---------- Extracted material ----------

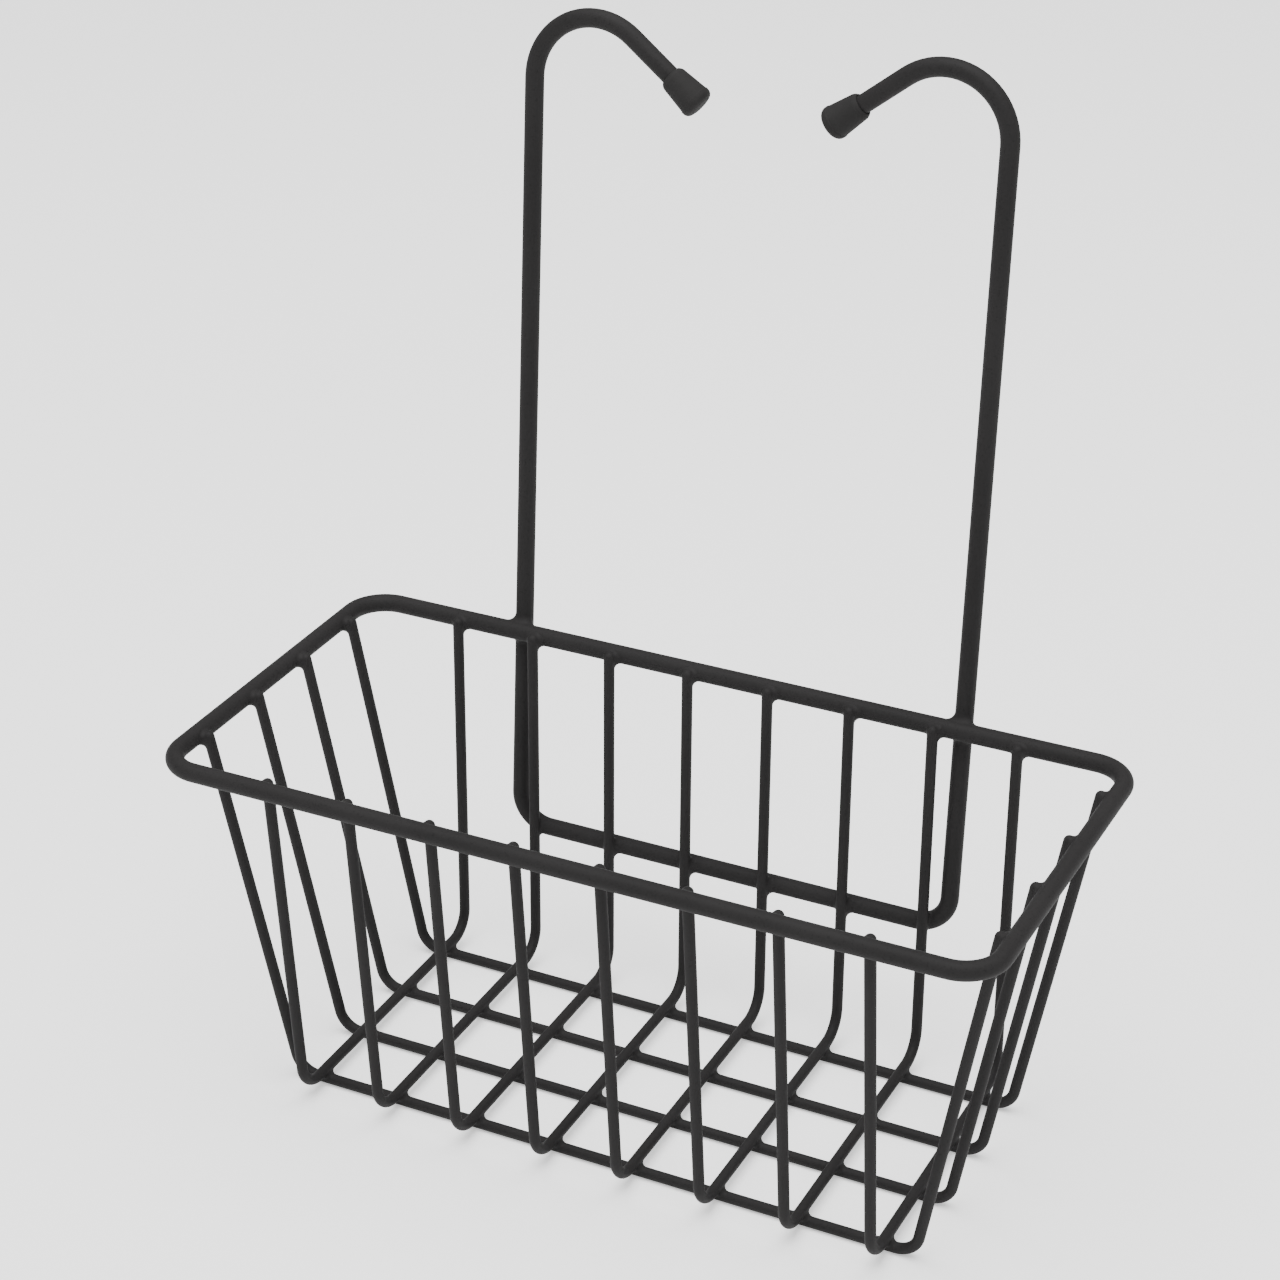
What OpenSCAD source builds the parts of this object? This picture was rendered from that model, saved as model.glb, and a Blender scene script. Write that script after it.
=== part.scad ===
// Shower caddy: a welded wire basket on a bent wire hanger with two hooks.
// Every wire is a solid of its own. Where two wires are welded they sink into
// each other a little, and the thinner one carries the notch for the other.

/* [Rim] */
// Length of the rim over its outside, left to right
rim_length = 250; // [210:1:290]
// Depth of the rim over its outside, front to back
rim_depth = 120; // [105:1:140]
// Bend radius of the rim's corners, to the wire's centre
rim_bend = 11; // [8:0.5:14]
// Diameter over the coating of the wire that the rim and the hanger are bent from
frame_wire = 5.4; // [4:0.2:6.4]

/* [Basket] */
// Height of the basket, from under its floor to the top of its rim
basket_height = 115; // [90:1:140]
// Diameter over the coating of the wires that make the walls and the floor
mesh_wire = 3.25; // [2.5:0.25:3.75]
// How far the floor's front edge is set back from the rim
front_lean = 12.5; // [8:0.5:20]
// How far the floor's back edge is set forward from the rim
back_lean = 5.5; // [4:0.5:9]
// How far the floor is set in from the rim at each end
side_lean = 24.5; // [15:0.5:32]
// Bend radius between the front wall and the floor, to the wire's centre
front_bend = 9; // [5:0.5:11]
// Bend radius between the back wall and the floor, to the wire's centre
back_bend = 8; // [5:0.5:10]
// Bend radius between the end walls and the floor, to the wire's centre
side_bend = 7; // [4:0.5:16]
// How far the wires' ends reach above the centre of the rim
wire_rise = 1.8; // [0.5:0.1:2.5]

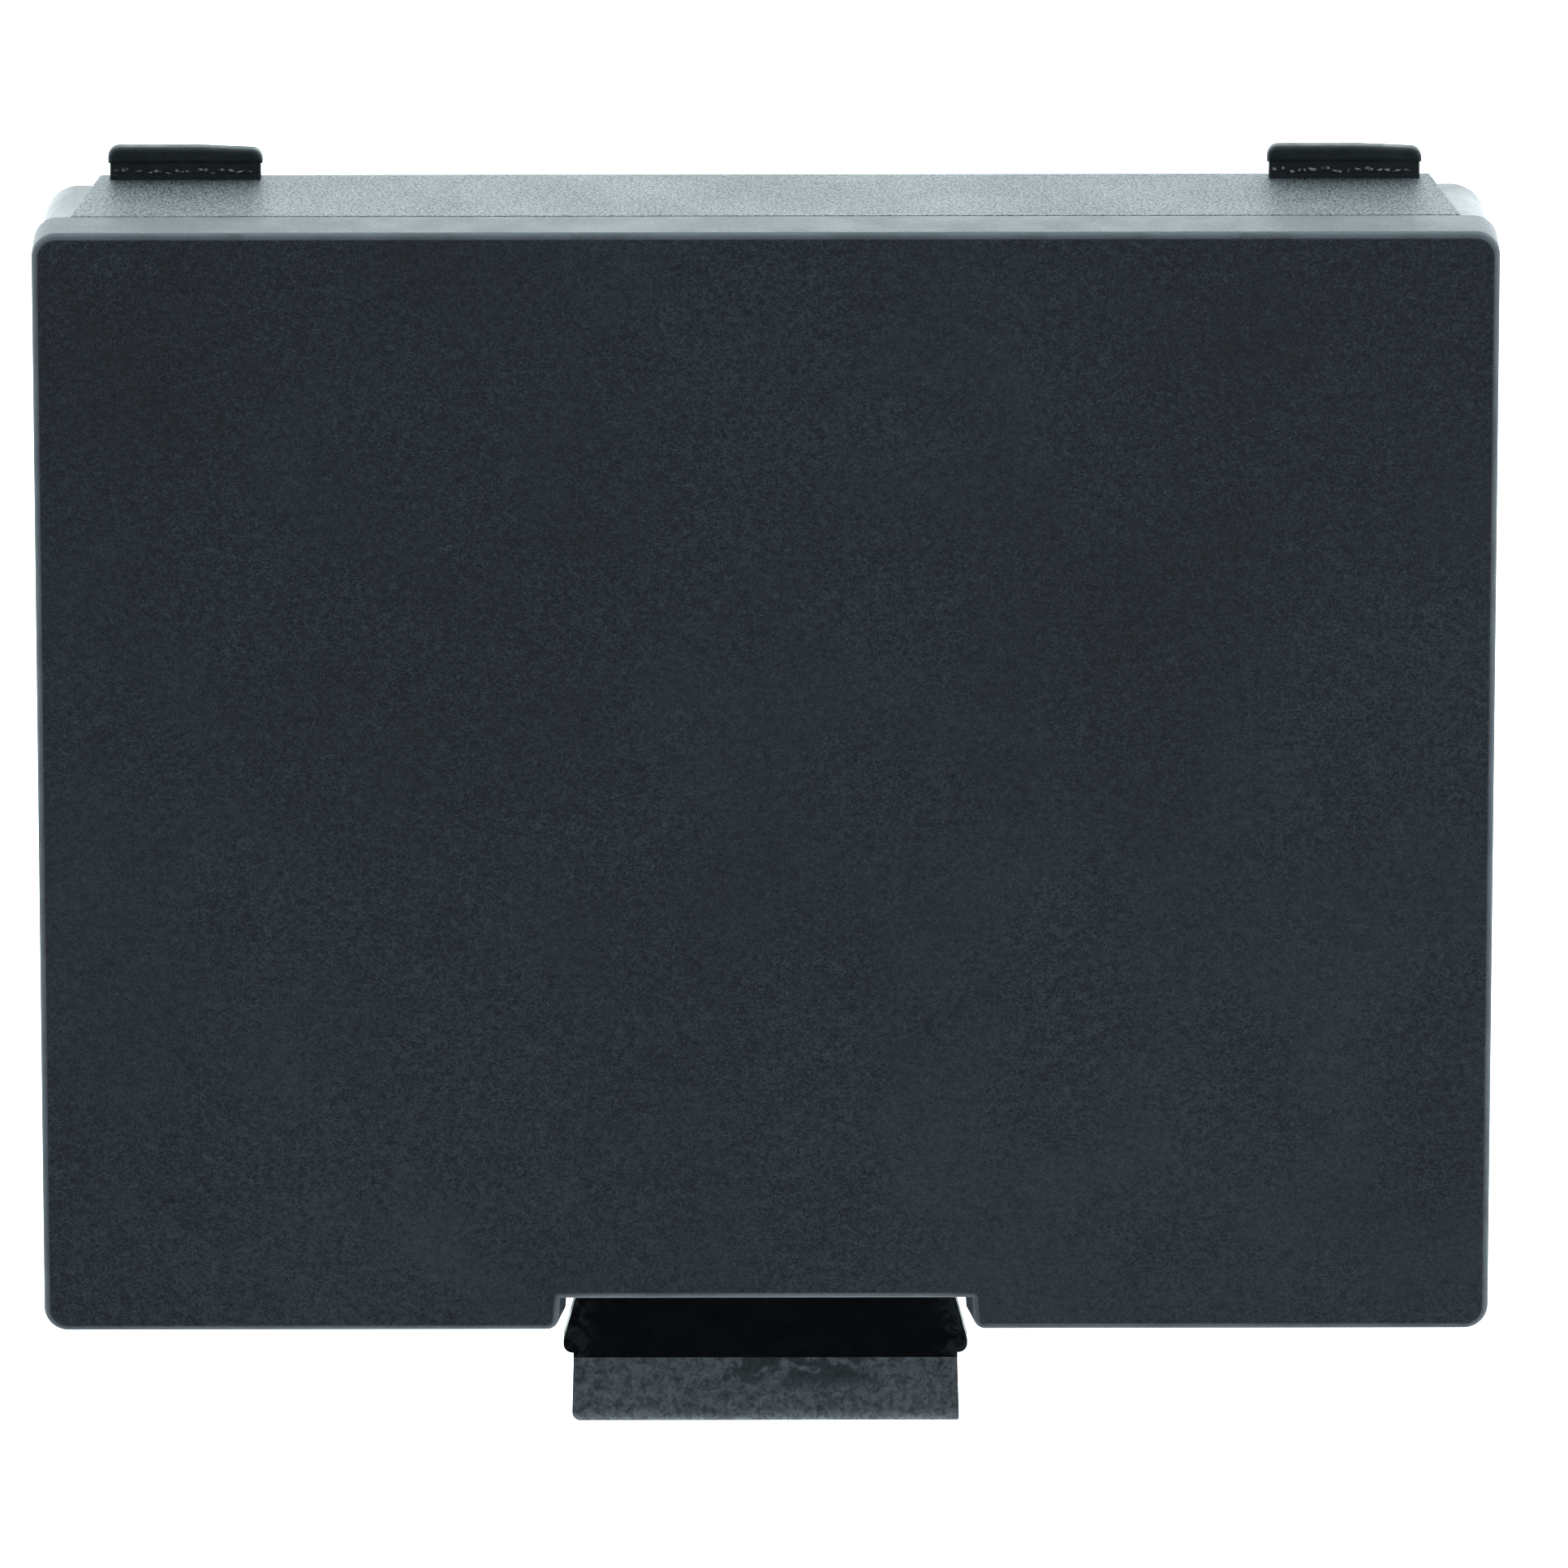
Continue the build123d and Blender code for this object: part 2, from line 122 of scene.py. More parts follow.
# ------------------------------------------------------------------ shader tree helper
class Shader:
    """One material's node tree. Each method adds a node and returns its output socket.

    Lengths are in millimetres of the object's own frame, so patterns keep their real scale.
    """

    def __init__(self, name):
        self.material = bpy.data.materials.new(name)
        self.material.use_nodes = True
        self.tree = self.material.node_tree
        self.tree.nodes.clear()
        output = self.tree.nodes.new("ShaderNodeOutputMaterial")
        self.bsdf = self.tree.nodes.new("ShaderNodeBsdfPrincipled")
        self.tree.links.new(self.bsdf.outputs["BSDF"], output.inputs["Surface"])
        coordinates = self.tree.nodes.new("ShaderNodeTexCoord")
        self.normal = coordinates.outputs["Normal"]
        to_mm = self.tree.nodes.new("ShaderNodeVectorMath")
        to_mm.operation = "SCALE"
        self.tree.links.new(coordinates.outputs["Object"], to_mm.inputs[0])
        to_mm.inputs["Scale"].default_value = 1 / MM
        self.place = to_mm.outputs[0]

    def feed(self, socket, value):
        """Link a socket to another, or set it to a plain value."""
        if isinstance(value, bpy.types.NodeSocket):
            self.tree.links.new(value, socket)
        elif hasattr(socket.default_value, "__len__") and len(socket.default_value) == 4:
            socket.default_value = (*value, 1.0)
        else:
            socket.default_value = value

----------

# Task to carry out
Print the records above in full, exactly.

# Exercise response
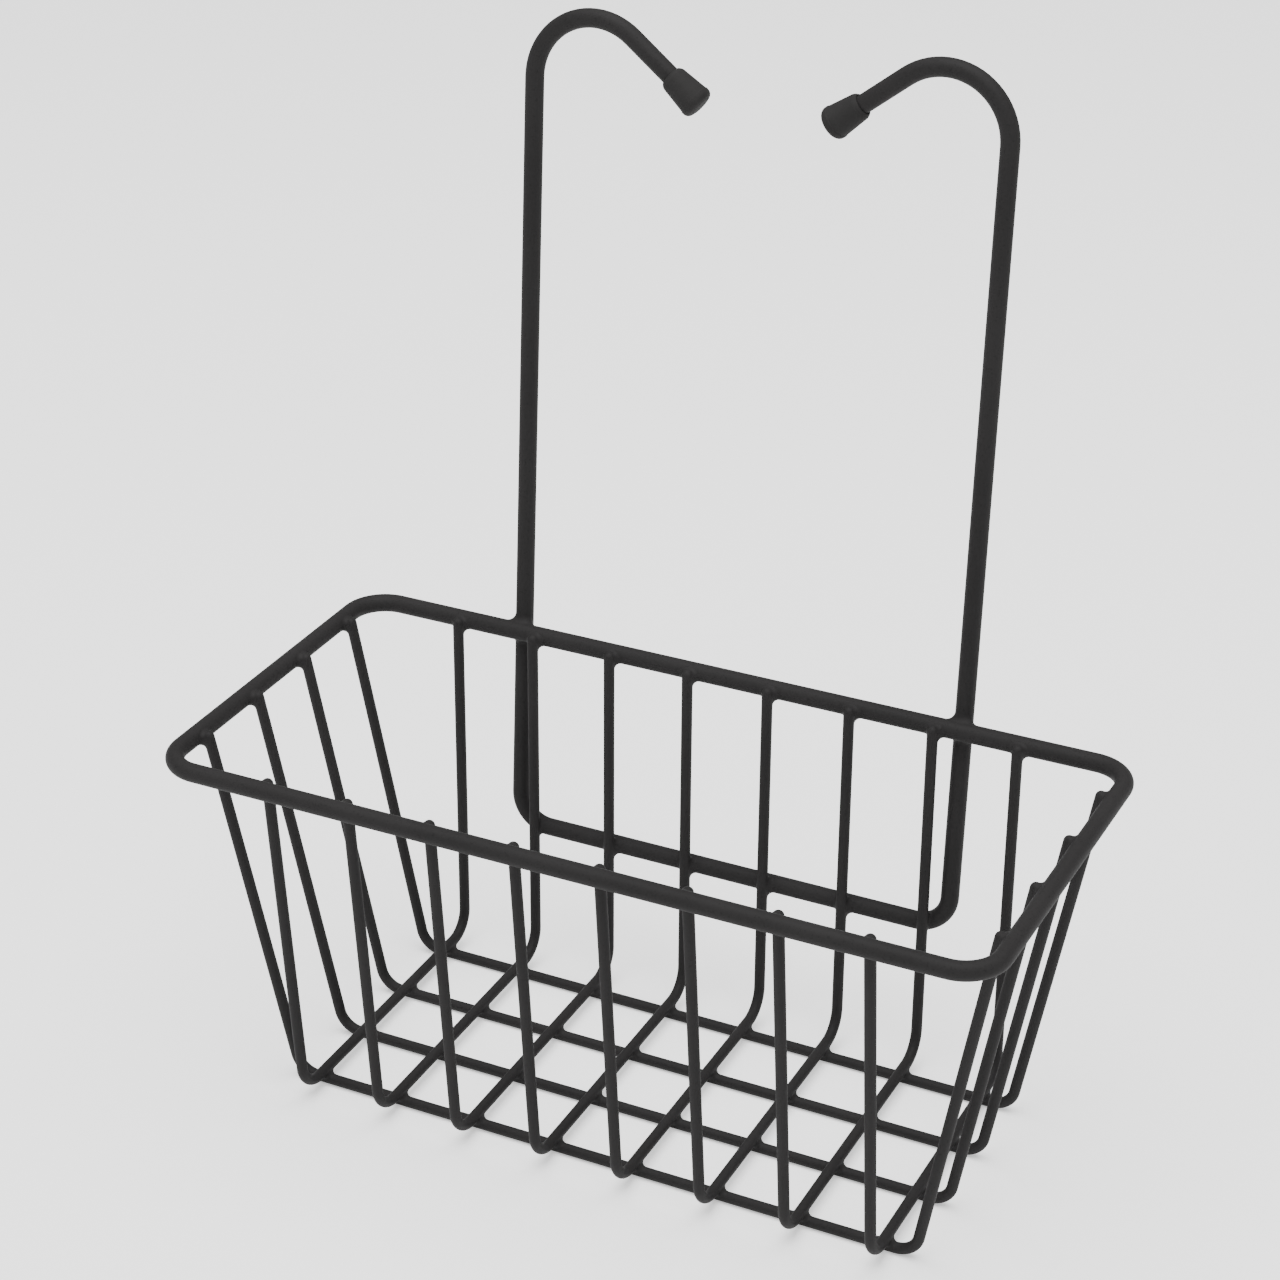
What OpenSCAD source builds the parts of this object? This picture was rendered from that model, saved as model.glb, and a Blender scene script. Write that script after it.
=== part.scad ===
// Shower caddy: a welded wire basket on a bent wire hanger with two hooks.
// Every wire is a solid of its own. Where two wires are welded they sink into
// each other a little, and the thinner one carries the notch for the other.

/* [Rim] */
// Length of the rim over its outside, left to right
rim_length = 250; // [210:1:290]
// Depth of the rim over its outside, front to back
rim_depth = 120; // [105:1:140]
// Bend radius of the rim's corners, to the wire's centre
rim_bend = 11; // [8:0.5:14]
// Diameter over the coating of the wire that the rim and the hanger are bent from
frame_wire = 5.4; // [4:0.2:6.4]

/* [Basket] */
// Height of the basket, from under its floor to the top of its rim
basket_height = 115; // [90:1:140]
// Diameter over the coating of the wires that make the walls and the floor
mesh_wire = 3.25; // [2.5:0.25:3.75]
// How far the floor's front edge is set back from the rim
front_lean = 12.5; // [8:0.5:20]
// How far the floor's back edge is set forward from the rim
back_lean = 5.5; // [4:0.5:9]
// How far the floor is set in from the rim at each end
side_lean = 24.5; // [15:0.5:32]
// Bend radius between the front wall and the floor, to the wire's centre
front_bend = 9; // [5:0.5:11]
// Bend radius between the back wall and the floor, to the wire's centre
back_bend = 8; // [5:0.5:10]
// Bend radius between the end walls and the floor, to the wire's centre
side_bend = 7; // [4:0.5:16]
// How far the wires' ends reach above the centre of the rim
wire_rise = 1.8; // [0.5:0.1:2.5]

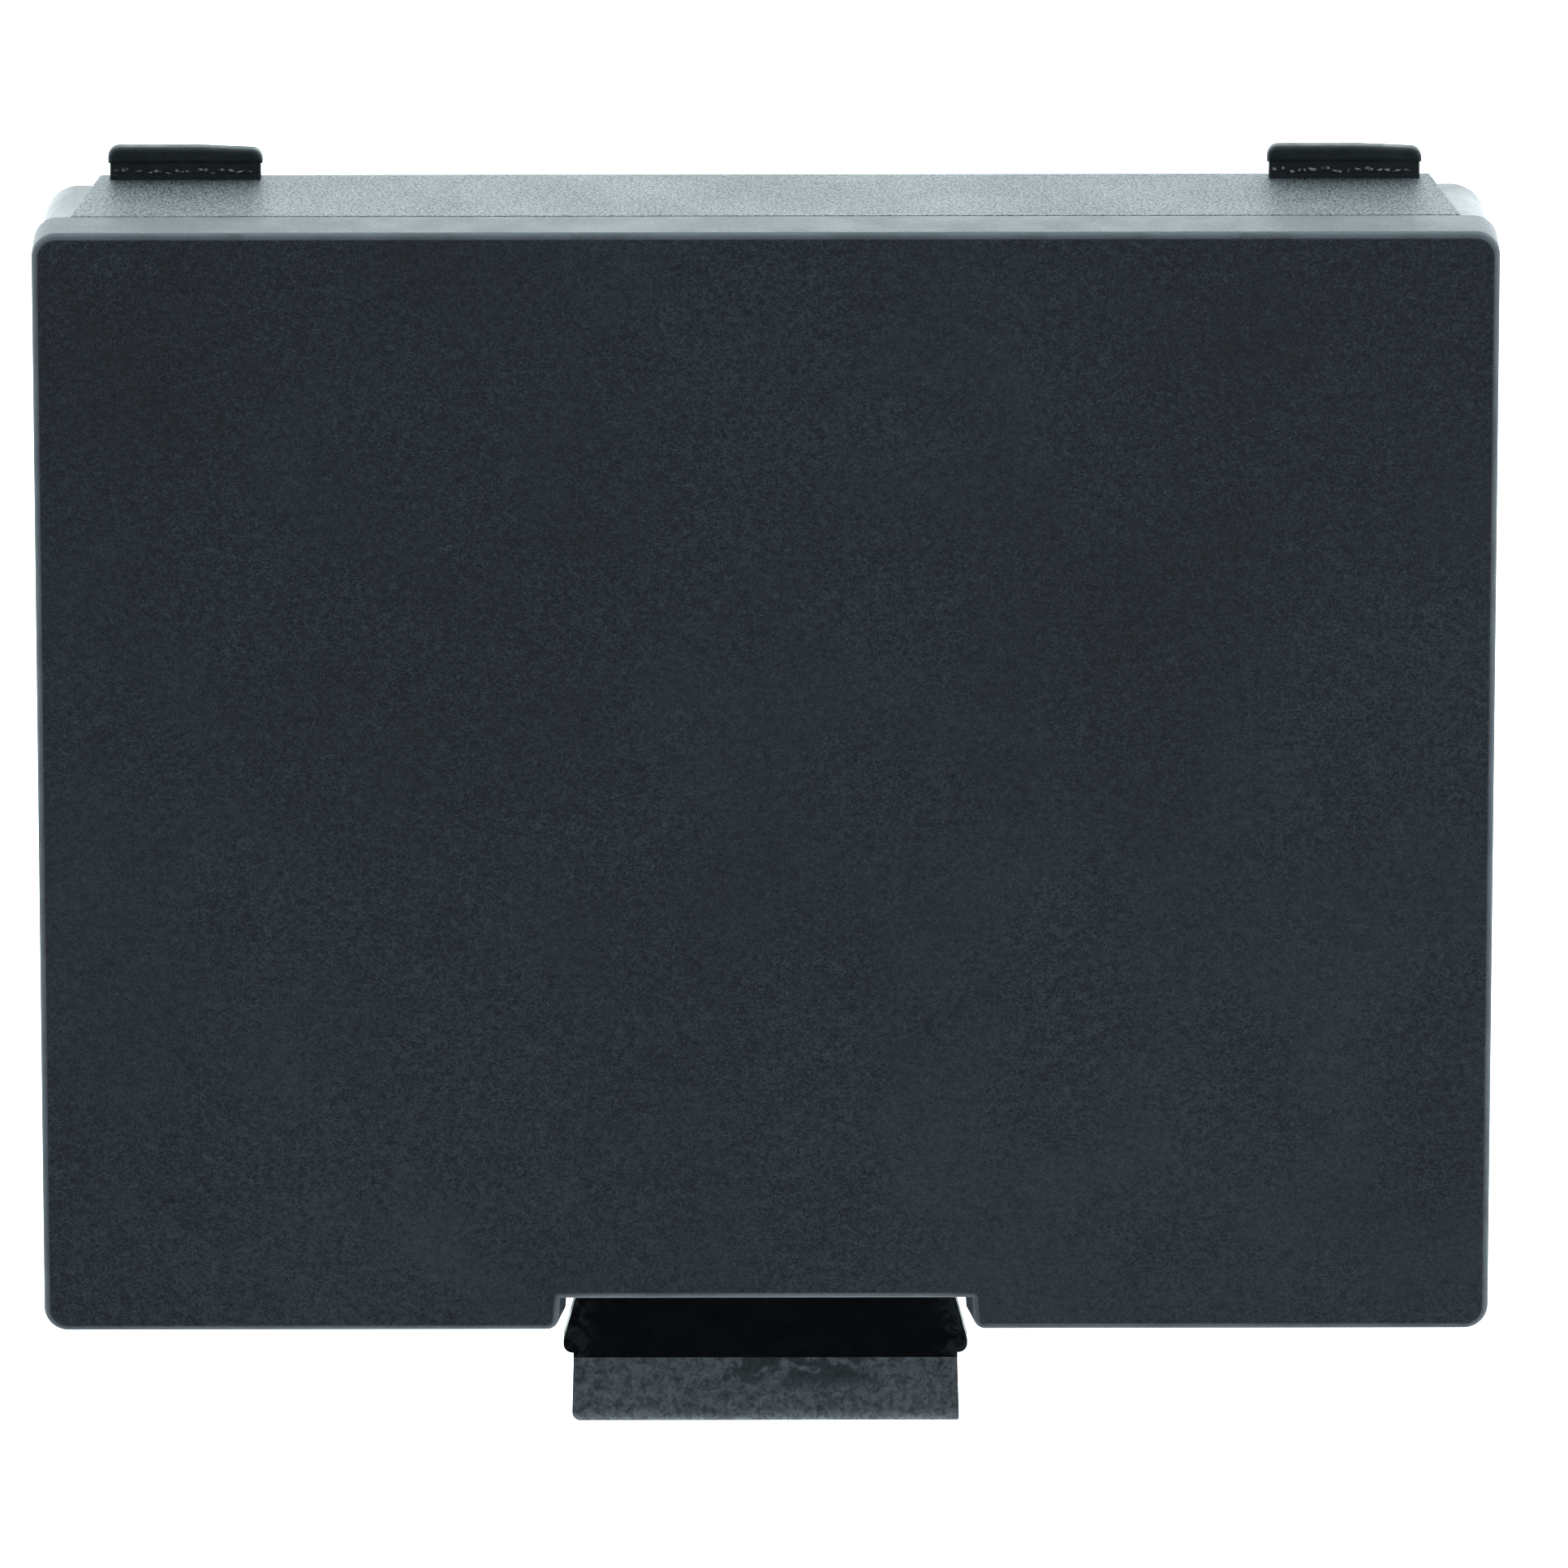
Continue the build123d and Blender code for this object: part 2, from line 122 of scene.py. More parts follow.
# ------------------------------------------------------------------ shader tree helper
class Shader:
    """One material's node tree. Each method adds a node and returns its output socket.

    Lengths are in millimetres of the object's own frame, so patterns keep their real scale.
    """

    def __init__(self, name):
        self.material = bpy.data.materials.new(name)
        self.material.use_nodes = True
        self.tree = self.material.node_tree
        self.tree.nodes.clear()
        output = self.tree.nodes.new("ShaderNodeOutputMaterial")
        self.bsdf = self.tree.nodes.new("ShaderNodeBsdfPrincipled")
        self.tree.links.new(self.bsdf.outputs["BSDF"], output.inputs["Surface"])
        coordinates = self.tree.nodes.new("ShaderNodeTexCoord")
        self.normal = coordinates.outputs["Normal"]
        to_mm = self.tree.nodes.new("ShaderNodeVectorMath")
        to_mm.operation = "SCALE"
        self.tree.links.new(coordinates.outputs["Object"], to_mm.inputs[0])
        to_mm.inputs["Scale"].default_value = 1 / MM
        self.place = to_mm.outputs[0]

    def feed(self, socket, value):
        """Link a socket to another, or set it to a plain value."""
        if isinstance(value, bpy.types.NodeSocket):
            self.tree.links.new(value, socket)
        elif hasattr(socket.default_value, "__len__") and len(socket.default_value) == 4:
            socket.default_value = (*value, 1.0)
        else:
            socket.default_value = value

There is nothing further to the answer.